Consider the mentioned example pthread-race.cc , To start the analysis on a single file like this, run the following command:

coderrect -t g++ pthread-race.cc -lpthread

The -t option makes coderrect to provide a summary of results in the console, and the g++ pthread-race.cc -lpthread is the command that compiles the source code and generates a a.out file. After executing the command, we get:

Coderrect 1.1.3 build 1630604567
Analyzing /data/a.out ...
Linking a.out.bc 100% |████████████████████████████████| (3/3, 59 it/s)
 - ✔ [00m:00s] Loading IR From File                    
 - ✔ [00m:00s] Running Compiler Optimization Passes                                    
 - ✔ [00m:00s] Running Pointer Analysis                        
 - ✔ [00m:00s] Building Static Happens-Before Graph                                    
 - ▖ [00m:00s] Detecting Races          
==== Found a race between: 
line 12, column 5 in Downloads/pthread-race.cc AND line 37, column 37 in Downloads/pthread-race.cc
Static variable: 
x at line 7 of Downloads/pthread-race.cc
 7|int x = 0;
Thread 1 (write): 
 10|    long tid;
 11|    tid = (long)threadid;
>12|    x++;
 13|    cout << "Hello World! Thread ID, " << tid << endl;
 14|    pthread_exit(NULL);
>>>Stack Trace:
>>>main
>>>  load_data_in_thread [Downloads/pthread-race.cc:34]
>>>    pthread_create [Downloads/pthread-race.cc:20]
>>>      PrintHello [Downloads/pthread-race.cc:20]
Thread 2 (read): 
 35|    pthread_join(thread1, 0);
 36|    // pthread_join(thread2,0);
>37|    cout << "Final value of x: " << x << endl;
 38|}
>>>Stack Trace:
>>>main
 - ✔ [00m:00s] Detecting Races               
 - ✔ [00m:00s] Scanning for additional OpenMP Regions
----------------------------The summary of races in a.out------------------------
1 shared data races
To check the race report in your browser, run "browse /data/.coderrect/report/index.html"
Any feedback? please send them to feedback@coderrect.com, thank you!

Let’s check the generated report:

Generated report by Coderrect

As you can see, the Coderrect exactly tells the developer where to find the race condition.

Run Coderrect on a Real-World Project: Git

Git is a fast, scalable, distributed revision control system with a vibrant command set providing high-level operations and full access to internals.

Try to clone the repository and run make to compile and build the project.
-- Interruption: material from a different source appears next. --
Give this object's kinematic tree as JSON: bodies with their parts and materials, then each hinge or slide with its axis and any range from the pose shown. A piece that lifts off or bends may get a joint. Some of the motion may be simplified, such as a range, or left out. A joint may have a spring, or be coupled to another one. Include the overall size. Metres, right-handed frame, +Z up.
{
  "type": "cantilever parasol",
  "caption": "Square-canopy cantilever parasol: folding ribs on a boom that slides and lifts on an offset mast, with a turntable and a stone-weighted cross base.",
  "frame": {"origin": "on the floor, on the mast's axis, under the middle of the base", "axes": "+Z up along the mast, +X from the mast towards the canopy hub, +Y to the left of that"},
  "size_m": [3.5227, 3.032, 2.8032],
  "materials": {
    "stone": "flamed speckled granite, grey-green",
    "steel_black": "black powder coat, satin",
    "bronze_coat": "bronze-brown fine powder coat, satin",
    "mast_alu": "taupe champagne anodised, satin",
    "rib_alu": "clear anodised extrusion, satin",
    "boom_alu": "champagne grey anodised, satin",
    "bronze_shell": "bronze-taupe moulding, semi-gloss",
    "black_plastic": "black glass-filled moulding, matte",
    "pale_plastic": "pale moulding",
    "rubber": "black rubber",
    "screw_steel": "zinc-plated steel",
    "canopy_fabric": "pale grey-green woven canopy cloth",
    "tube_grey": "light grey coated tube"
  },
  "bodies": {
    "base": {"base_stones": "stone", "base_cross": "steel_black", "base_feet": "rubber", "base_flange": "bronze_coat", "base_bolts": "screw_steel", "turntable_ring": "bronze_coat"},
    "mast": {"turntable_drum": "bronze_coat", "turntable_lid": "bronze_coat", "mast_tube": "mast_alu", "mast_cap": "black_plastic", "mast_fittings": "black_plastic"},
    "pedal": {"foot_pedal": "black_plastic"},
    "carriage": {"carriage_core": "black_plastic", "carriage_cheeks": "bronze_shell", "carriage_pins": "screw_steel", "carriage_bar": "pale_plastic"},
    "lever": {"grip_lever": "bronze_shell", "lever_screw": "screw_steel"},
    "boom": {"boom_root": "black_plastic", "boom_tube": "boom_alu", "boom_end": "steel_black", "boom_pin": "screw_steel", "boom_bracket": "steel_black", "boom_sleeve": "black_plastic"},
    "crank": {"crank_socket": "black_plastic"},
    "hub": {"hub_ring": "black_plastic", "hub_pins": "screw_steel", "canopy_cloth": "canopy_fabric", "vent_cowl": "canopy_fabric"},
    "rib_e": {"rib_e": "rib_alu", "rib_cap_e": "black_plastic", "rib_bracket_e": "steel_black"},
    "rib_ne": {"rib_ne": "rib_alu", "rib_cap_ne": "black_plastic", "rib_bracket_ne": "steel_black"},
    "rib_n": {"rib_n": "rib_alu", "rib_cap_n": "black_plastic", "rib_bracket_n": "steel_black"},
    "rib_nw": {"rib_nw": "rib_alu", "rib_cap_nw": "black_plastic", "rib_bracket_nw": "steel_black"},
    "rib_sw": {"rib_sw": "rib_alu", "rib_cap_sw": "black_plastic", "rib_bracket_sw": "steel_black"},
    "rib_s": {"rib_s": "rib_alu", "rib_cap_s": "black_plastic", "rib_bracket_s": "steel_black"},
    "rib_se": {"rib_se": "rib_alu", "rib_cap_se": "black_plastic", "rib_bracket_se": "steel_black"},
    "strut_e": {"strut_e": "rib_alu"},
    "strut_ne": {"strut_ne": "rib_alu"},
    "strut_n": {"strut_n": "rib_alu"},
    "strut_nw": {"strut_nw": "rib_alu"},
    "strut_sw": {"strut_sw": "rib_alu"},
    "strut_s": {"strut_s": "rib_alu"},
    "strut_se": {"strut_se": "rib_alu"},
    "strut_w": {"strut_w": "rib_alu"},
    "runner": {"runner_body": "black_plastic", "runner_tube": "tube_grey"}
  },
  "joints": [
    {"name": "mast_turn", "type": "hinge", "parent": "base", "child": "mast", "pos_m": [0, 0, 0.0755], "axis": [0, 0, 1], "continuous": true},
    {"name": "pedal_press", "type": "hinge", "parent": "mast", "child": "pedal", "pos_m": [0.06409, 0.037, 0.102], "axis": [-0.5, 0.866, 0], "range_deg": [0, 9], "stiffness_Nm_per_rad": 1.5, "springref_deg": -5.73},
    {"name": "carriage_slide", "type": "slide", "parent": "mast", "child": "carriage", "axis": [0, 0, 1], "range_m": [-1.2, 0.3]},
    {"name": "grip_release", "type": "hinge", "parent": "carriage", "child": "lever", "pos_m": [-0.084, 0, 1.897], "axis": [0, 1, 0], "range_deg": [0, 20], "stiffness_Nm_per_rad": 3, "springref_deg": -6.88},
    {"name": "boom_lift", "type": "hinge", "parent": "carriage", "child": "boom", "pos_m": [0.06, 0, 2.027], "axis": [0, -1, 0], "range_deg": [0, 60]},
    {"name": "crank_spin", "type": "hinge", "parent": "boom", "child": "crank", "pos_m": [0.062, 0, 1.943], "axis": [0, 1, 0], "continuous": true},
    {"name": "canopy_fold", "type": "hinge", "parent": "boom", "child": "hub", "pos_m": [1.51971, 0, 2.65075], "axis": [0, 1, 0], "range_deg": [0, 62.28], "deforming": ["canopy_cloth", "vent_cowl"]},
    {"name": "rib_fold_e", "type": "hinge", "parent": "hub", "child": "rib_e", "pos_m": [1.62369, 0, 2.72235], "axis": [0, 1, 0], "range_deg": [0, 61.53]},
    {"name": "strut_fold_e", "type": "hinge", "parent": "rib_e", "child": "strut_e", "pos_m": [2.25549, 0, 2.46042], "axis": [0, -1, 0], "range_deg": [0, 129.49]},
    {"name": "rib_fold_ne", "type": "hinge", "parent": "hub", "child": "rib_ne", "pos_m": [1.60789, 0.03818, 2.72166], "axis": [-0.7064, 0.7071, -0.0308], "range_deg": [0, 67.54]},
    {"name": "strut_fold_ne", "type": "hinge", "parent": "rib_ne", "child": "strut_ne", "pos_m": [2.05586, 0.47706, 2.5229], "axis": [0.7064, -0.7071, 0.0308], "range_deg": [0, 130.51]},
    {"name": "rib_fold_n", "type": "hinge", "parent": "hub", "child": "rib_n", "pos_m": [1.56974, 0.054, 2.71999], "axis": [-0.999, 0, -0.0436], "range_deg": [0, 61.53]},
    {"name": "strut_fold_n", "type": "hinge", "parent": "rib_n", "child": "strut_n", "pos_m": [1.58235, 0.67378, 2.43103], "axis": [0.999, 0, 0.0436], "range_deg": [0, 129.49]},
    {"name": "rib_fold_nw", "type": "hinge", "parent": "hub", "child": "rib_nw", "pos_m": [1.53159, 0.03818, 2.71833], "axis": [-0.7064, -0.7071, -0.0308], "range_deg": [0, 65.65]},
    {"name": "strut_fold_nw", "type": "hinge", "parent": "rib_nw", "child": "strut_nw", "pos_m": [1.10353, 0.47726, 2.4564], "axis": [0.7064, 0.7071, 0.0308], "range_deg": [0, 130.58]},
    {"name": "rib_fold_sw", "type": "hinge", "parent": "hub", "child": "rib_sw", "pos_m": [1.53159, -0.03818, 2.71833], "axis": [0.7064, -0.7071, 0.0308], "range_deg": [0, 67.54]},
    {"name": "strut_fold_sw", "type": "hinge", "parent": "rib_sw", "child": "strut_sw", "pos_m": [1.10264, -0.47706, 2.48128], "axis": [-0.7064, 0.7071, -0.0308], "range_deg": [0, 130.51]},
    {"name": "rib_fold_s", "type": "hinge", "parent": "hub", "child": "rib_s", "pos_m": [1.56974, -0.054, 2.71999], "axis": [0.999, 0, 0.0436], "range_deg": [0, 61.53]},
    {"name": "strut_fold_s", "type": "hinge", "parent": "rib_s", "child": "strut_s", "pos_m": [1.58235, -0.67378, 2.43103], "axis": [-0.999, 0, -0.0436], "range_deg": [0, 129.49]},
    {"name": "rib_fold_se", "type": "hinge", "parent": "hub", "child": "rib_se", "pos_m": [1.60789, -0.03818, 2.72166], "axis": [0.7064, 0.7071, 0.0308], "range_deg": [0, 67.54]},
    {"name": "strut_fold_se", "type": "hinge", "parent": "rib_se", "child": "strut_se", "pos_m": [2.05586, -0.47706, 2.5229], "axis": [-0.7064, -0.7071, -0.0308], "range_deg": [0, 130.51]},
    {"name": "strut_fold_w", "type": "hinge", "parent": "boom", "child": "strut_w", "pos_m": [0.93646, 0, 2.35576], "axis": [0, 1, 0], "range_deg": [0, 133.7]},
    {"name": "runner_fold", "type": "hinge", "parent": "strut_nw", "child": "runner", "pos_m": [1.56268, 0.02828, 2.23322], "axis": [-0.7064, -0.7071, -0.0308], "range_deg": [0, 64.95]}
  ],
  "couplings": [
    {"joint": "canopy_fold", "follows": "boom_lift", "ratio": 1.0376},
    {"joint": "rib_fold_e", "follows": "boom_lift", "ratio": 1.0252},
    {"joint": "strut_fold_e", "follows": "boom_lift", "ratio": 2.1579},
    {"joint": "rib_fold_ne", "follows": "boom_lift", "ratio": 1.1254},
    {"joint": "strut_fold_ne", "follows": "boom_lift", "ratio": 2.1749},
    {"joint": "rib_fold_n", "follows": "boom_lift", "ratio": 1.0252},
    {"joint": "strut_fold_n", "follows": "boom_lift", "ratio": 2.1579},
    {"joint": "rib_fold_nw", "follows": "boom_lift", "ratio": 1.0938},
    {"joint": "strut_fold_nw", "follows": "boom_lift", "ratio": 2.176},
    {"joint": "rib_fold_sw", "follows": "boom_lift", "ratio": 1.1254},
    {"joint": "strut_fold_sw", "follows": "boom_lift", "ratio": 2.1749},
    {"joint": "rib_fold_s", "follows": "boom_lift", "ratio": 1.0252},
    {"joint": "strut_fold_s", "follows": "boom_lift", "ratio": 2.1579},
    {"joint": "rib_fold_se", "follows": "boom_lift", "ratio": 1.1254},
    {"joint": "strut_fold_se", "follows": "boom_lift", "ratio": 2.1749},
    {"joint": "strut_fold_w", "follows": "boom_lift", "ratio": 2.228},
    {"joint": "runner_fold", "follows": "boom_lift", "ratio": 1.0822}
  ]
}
When everything is ready, run the following command to start analysis:

coderrect make

It can take up to 5 minutes for compiling and 2 minutes for finishing the analysis. You can find the report at <project_dir>/.coderrect/report/ .

Are All Results Reliable?

Although this tool gives you the information for tracing back, checking all detected race conditions one by one is tedious. After reviewing and tracing back one of the results randomly, it is conclusive that both threads access this unprotected shared variable.
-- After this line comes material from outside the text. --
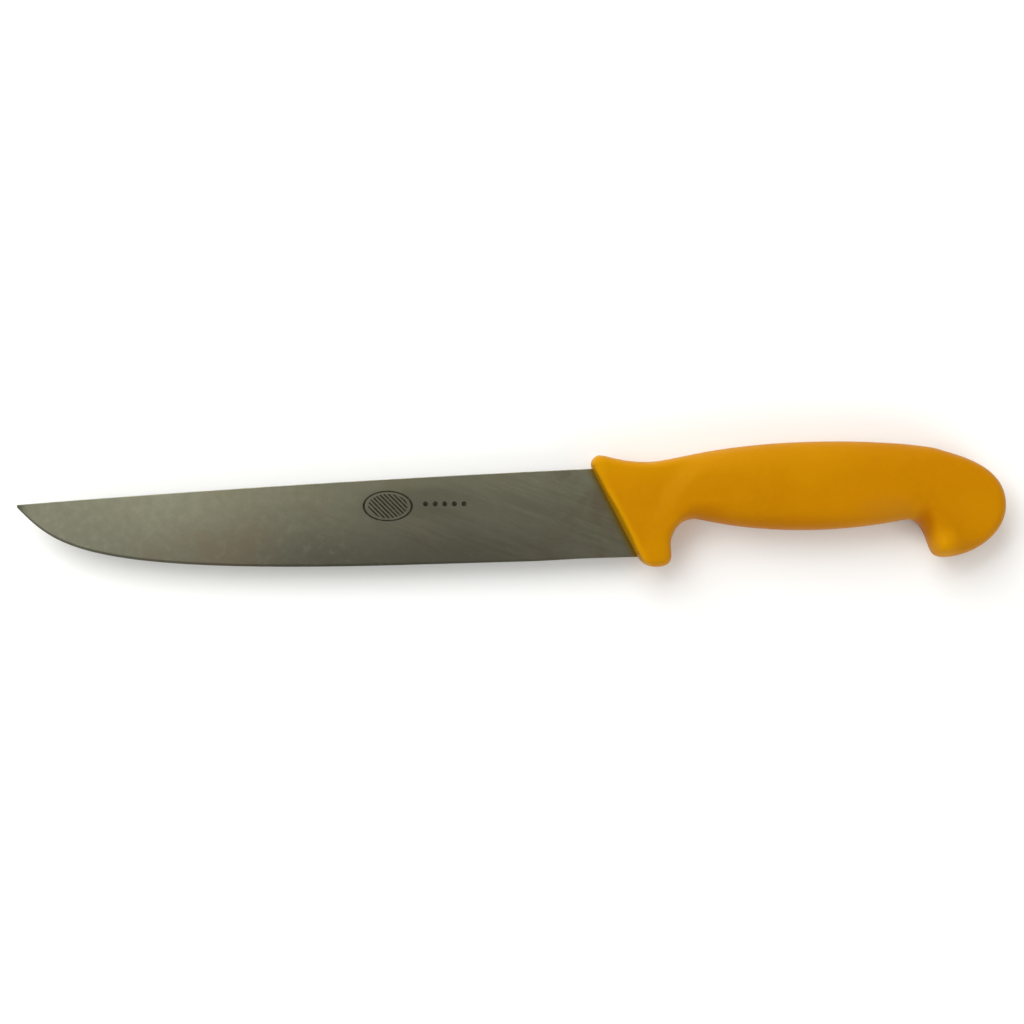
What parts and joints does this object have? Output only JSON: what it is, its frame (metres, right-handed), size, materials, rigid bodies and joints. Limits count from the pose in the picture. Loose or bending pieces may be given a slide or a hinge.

Generated report by Coderrect on Git

For answering this question, it is much better to find out how Coderrect works because if its algorithms are valid, we can conclude that detected race conditions are correct.

Coderrect builds LLVM bitcode (BC) files as an intermediate representation of your source code and then does advanced static analyses on them to discover potential race situations. Check out the references for further information.

Conclusion

The speed, depth, and accuracy are the best features of Coderrect, but reliability is a concern as this tool uses static analysis. Because there is no understanding of the developer’s intent, and there is no knowledge of the program’s flow in static analysis; however, I recommend using this meanwhile you code or before pushing your codes on the production server.

References

• https://coderrect.com/
• https://coderrect.com/olddocs/quick-start/
• https://coderrect.com/tutorials/
• Bozhen Liu and Jeff Huang. D4: Fast Concurrency Debugging with Parallel Differential Analysis, D4: Fast Concurrency Debugging with Parallel Differential Analysis, Proceedings of the ACM SIGPLAN Conference on Programming Language Design and Implementation (PLDI), pages 359–373, 2018.
• Bozhen Liu, Jeff Huang, and Lawrence Rauchwerger. Rethinking Incremental and Parallel Pointer Analysis, ACM Transactions on Programming Languages and Systems (TOPLAS), vol. 41, no. 1, pages 6:1–6:31, 2019.
• Bradley Swain, Yanze Li, Peiming Liu, Ignacio Laguna, Giorgis Georgakoudis, and Jeff Huang. OMPRacer: A Scalable and Precise Static RaceDetector for OpenMP Programs, Proceedings of the International Conference for High Performance Computing, Networking, Storage, and Analysis (SC), 2020.